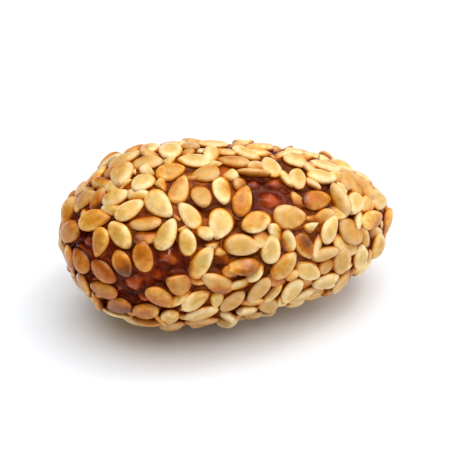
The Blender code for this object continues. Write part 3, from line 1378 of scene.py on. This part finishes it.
@dataclass(frozen=True)
class GapFilling:
    """Smaller seeds and broken ones, tucked between the whole ones.

    A gap is as far from the nearest seed as the limits say, or anywhere that the glaze drowns the seeds,
    where they also lie wider apart. None is laid where the glaze would hide it or where a drop stands.
    """

    form: AlmondForm
    syrup: Syrup
    seeds: list[LaidSeed]
    tries: int = 6000
    try_spread: tuple[float, float, float] = (1.6, 1.0, 1.0)
    drowning_depth: float = 0.22
    hiding_depth: float = 0.42
    hiding_drop: float = 0.02 * MM
    gap: tuple[float, float] = (0.08 * MM, 0.62 * MM)
    spacing: float = 1.12 * MM
    drowned_spacing: float = 2.1 * MM
    most: int = 330
    kinds: tuple[SeedKind, ...] = (
        SeedKind.WHOLE,
        SeedKind.WHOLE,
        SeedKind.POINTED_HALF,
        SeedKind.WHOLE,
        SeedKind.BLUNT_HALF,
    )
    size: tuple[float, float, float] = (2.4 * MM, 1.5 * MM, 0.78 * MM)
    size_spread: float = 0.12
    size_limit: float = 2.0
    lift: float = -0.06 * MM
    drowned_lift: float = -0.13 * MM
    tilt: float = math.radians(23)
    tilt_limit: float = 1.5
    stray: float = 0.25
    random_seed: int = 21

    def choose(self, points: Array, drowned: NDArray[np.bool_]) -> list[int]:
        """Chooses gaps that lie far enough apart, the largest first.

        Args:
            points: Points of the almond's surface.
            drowned: Whether the glaze drowns the seeds at each.

        Returns:
            The numbers of the chosen points.
        """
        gaps = distances_to_seeds(points, self.seeds)
        free = (gaps > self.gap[0]) & ((gaps < self.gap[1]) | drowned)
        chosen: list[int] = []
        for i in np.argsort(-gaps):
            room = self.drowned_spacing if drowned[i] else self.spacing
            if free[i] and all(np.linalg.norm(points[i] - points[j]) > room for j in chosen):
                chosen.append(i)
        return chosen[: self.most]

    def lay(self) -> dict[SeedKind, list[LaidSeed]]:
        """Lays a seed or a broken one in each gap, alongside the seed nearest to it.

        Returns:
            The laid seeds of each kind.
        """
        rng = np.random.default_rng(self.random_seed)
        directions = unit(rng.normal(size=(self.tries, 3)) * self.try_spread)
        points = self.form.points(directions)
        normals = self.form.normals(directions)
        depth = self.syrup.depths(points)
        drowned = depth > self.drowning_depth
        hidden = (depth > self.hiding_depth) | (self.syrup.drop_heights(points) > self.hiding_drop)
        middles = np.array([seed.middle for seed in self.seeds])
        laid: dict[SeedKind, list[LaidSeed]] = {kind: [] for kind in SeedKind}
        for count, i in enumerate(self.choose(points, drowned)):
            normal = Vector(normals[i])
            away = unit(points[i] - middles[np.linalg.norm(middles - points[i], axis=1).argmin()])
            heading = normal.cross(Vector(away + self.stray * rng.normal(size=3))).normalized()
            axes = Matrix((heading, normal.cross(heading), normal)).transposed()
            tilt, pitch = self.tilt * rng.normal(size=2).clip(-self.tilt_limit, self.tilt_limit)
            turned = Matrix.Rotation(tilt, 3, "X") @ Matrix.Rotation(pitch, 3, "Y")
            spread = self.size_spread * rng.normal(size=3).clip(-self.size_limit, self.size_limit)
            lift = self.drowned_lift if drowned[i] else self.lift
            if not hidden[i]:
                seed = LaidSeed(points[i] + normals[i] * lift, axes @ turned, self.size * (1 + spread))
                laid[self.kinds[count % len(self.kinds)]].append(seed)
        return laid


# ---------------------------------------------------------------------------------------------------------
# Studio
# ---------------------------------------------------------------------------------------------------------


def direction_to(azimuth: float, elevation: float) -> Vector:
    """Way from the sweet to a place round it. Azimuth 0 is at -Y and 90 at +X; both in degrees."""
    turn, rise = math.radians(azimuth), math.radians(elevation)
    return Vector((math.sin(turn) * math.cos(rise), -math.cos(turn) * math.cos(rise), math.sin(rise)))


def look_at(
    name: str, data: bpy.types.ID, target: Vector, azimuth: float, elevation: float, distance: float
) -> bpy.types.Object:
    """Puts a light or a camera in the scene, turned to its target.

    Args:
        name: The object's name.
        data: The light or the camera.
        target: What it looks at.
        azimuth: Turn of its place round the target, in degrees.
        elevation: Height of its place, in degrees.
        distance: How far away it is.

    Returns:
        The object.
    """
    away = direction_to(azimuth, elevation)
    made = bpy.data.objects.new(name, data)
    made.location = target + away * distance
    made.rotation_euler = away.to_track_quat("Z", "Y").to_euler()
    bpy.context.scene.collection.objects.link(made)
    return made


@dataclass(frozen=True)
class SoftLight:
    """A square light panel that looks at the sweet."""

    name: str
    azimuth: float
    elevation: float
    distance: float
    side: float
    power: float

    def build(self, target: Vector) -> None:
        """Hangs the panel.

        Args:
            target: What it looks at.
        """
        data = bpy.data.lights.new(self.name, "AREA")
        data.shape = "SQUARE"
        data.size = self.side
        data.energy = self.power
        look_at(self.name, data, target, self.azimuth, self.elevation, self.distance)


@dataclass(frozen=True)
class Studio:
    """White board, soft light and the camera."""

    floor_radius: float = 0.6
    floor_corners: int = 96
    floor_finish: FloorFinish = FloorFinish()
    azimuth: float = -13
    elevation: float = 38
    camera_distance: float = 0.42
    view_width: float = 37.4 * MM
    sensor: float = 36.0
    room_by_x: Ramp = (-1.0, 1.0, (0.13, 0.69))
    lights: tuple[SoftLight, ...] = (
        SoftLight("overhead", azimuth=100, elevation=89, distance=0.6, side=0.90, power=5.6),
        SoftLight("sparkle", azimuth=98, elevation=62, distance=0.6, side=0.14, power=0.40),
        SoftLight("front_fill", azimuth=60, elevation=35, distance=0.8, side=0.7, power=0.9),
    )

    def light_room(self) -> None:
        """Lights the room round the sweet, brighter towards +X than towards -X."""
        world = bpy.data.worlds.new("studio")
        world.use_nodes = True
        sheet = NodeSheet(world.node_tree)
        way = sheet.add("ShaderNodeTexCoord", {}).outputs["Generated"]
        across = sheet.add("ShaderNodeSeparateXYZ", {0: way}).outputs["X"]
        strength = sheet.rise(across, *self.room_by_x)
        sheet.feed(world.node_tree.nodes["Background"], {"Color": (1, 1, 1, 1), "Strength": strength})
        bpy.context.scene.world = world

    def lay_floor(self, effects: Effects) -> None:
        """Lays the board that the sweet lies on.

        Args:
            effects: The shared node groups.
        """
        mesh = bmesh.new()
        bmesh.ops.create_circle(mesh, cap_ends=True, segments=self.floor_corners, radius=self.floor_radius)
        link_piece(as_mesh(mesh, "board"), self.floor_finish.make(effects))

    def place_camera(self, target: Vector) -> None:
        """Sets the camera up at the photograph's viewing angle.

        Args:
            target: What it looks at.
        """
        data = bpy.data.cameras.new("camera")
        data.sensor_width = self.sensor
        data.lens = self.sensor * self.camera_distance / self.view_width
        place = (self.azimuth, self.elevation, self.camera_distance)
        bpy.context.scene.camera = look_at("camera", data, target, *place)

    def build(self, effects: Effects) -> None:
        """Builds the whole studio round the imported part's box.

        Args:
            effects: The shared node groups.
        """
        low, high = CAD_BOX
        target = (low + high) / 2
        self.lay_floor(effects)
        for light in self.lights:
            light.build(target)
        self.light_room()
        bpy.context.scene.view_settings.view_transform = "Standard"
        self.place_camera(target)


def main() -> None:
    """Builds the glaze, the seeds and the studio in order."""
    logging.basicConfig(level=logging.INFO, format="%(name)s: %(message)s")
    effects = Effects()
    form = AlmondForm()
    seeds = SeedLayout(form).lay()
    syrup = Syrup(form)
    filling = GapFilling(form, syrup, seeds).lay()
    seed_material = SeedFinish().make(effects)
    pieces = [
        SugarGlaze(form, syrup, seeds + sum(filling.values(), [])).build(effects),
        SeedPiece("sesame_seeds", form, syrup, seeds).build(seed_material),
    ]
    for kind, laid in filling.items():
        tucked = SeedPiece(f"tucked_{kind.name.lower()}", form, syrup, laid, kind)
        pieces.append(tucked.build(seed_material))
        log.info("%s: %d tucked seeds", tucked.name, len(laid))
    Studio().build(effects)
    for piece in pieces:
        log.info("%s: %d faces before its modifiers", piece.name, len(piece.data.polygons))


if __name__ == "__main__":
    main()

+---+

The request.
Everything from the first line of the material through the line containing "the largest first." is to be printed exactly; lines after that are to be left out.

Correct answer.
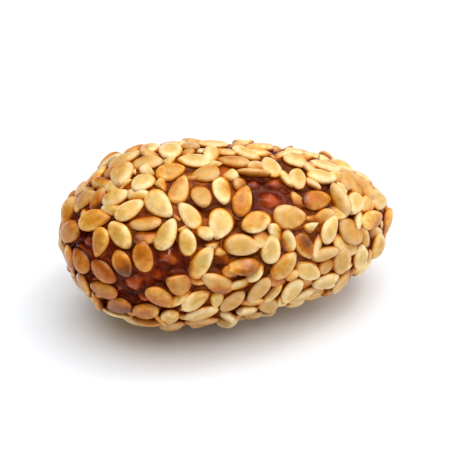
The Blender code for this object continues. Write part 3, from line 1378 of scene.py on. This part finishes it.
@dataclass(frozen=True)
class GapFilling:
    """Smaller seeds and broken ones, tucked between the whole ones.

    A gap is as far from the nearest seed as the limits say, or anywhere that the glaze drowns the seeds,
    where they also lie wider apart. None is laid where the glaze would hide it or where a drop stands.
    """

    form: AlmondForm
    syrup: Syrup
    seeds: list[LaidSeed]
    tries: int = 6000
    try_spread: tuple[float, float, float] = (1.6, 1.0, 1.0)
    drowning_depth: float = 0.22
    hiding_depth: float = 0.42
    hiding_drop: float = 0.02 * MM
    gap: tuple[float, float] = (0.08 * MM, 0.62 * MM)
    spacing: float = 1.12 * MM
    drowned_spacing: float = 2.1 * MM
    most: int = 330
    kinds: tuple[SeedKind, ...] = (
        SeedKind.WHOLE,
        SeedKind.WHOLE,
        SeedKind.POINTED_HALF,
        SeedKind.WHOLE,
        SeedKind.BLUNT_HALF,
    )
    size: tuple[float, float, float] = (2.4 * MM, 1.5 * MM, 0.78 * MM)
    size_spread: float = 0.12
    size_limit: float = 2.0
    lift: float = -0.06 * MM
    drowned_lift: float = -0.13 * MM
    tilt: float = math.radians(23)
    tilt_limit: float = 1.5
    stray: float = 0.25
    random_seed: int = 21

    def choose(self, points: Array, drowned: NDArray[np.bool_]) -> list[int]:
        """Chooses gaps that lie far enough apart, the largest first.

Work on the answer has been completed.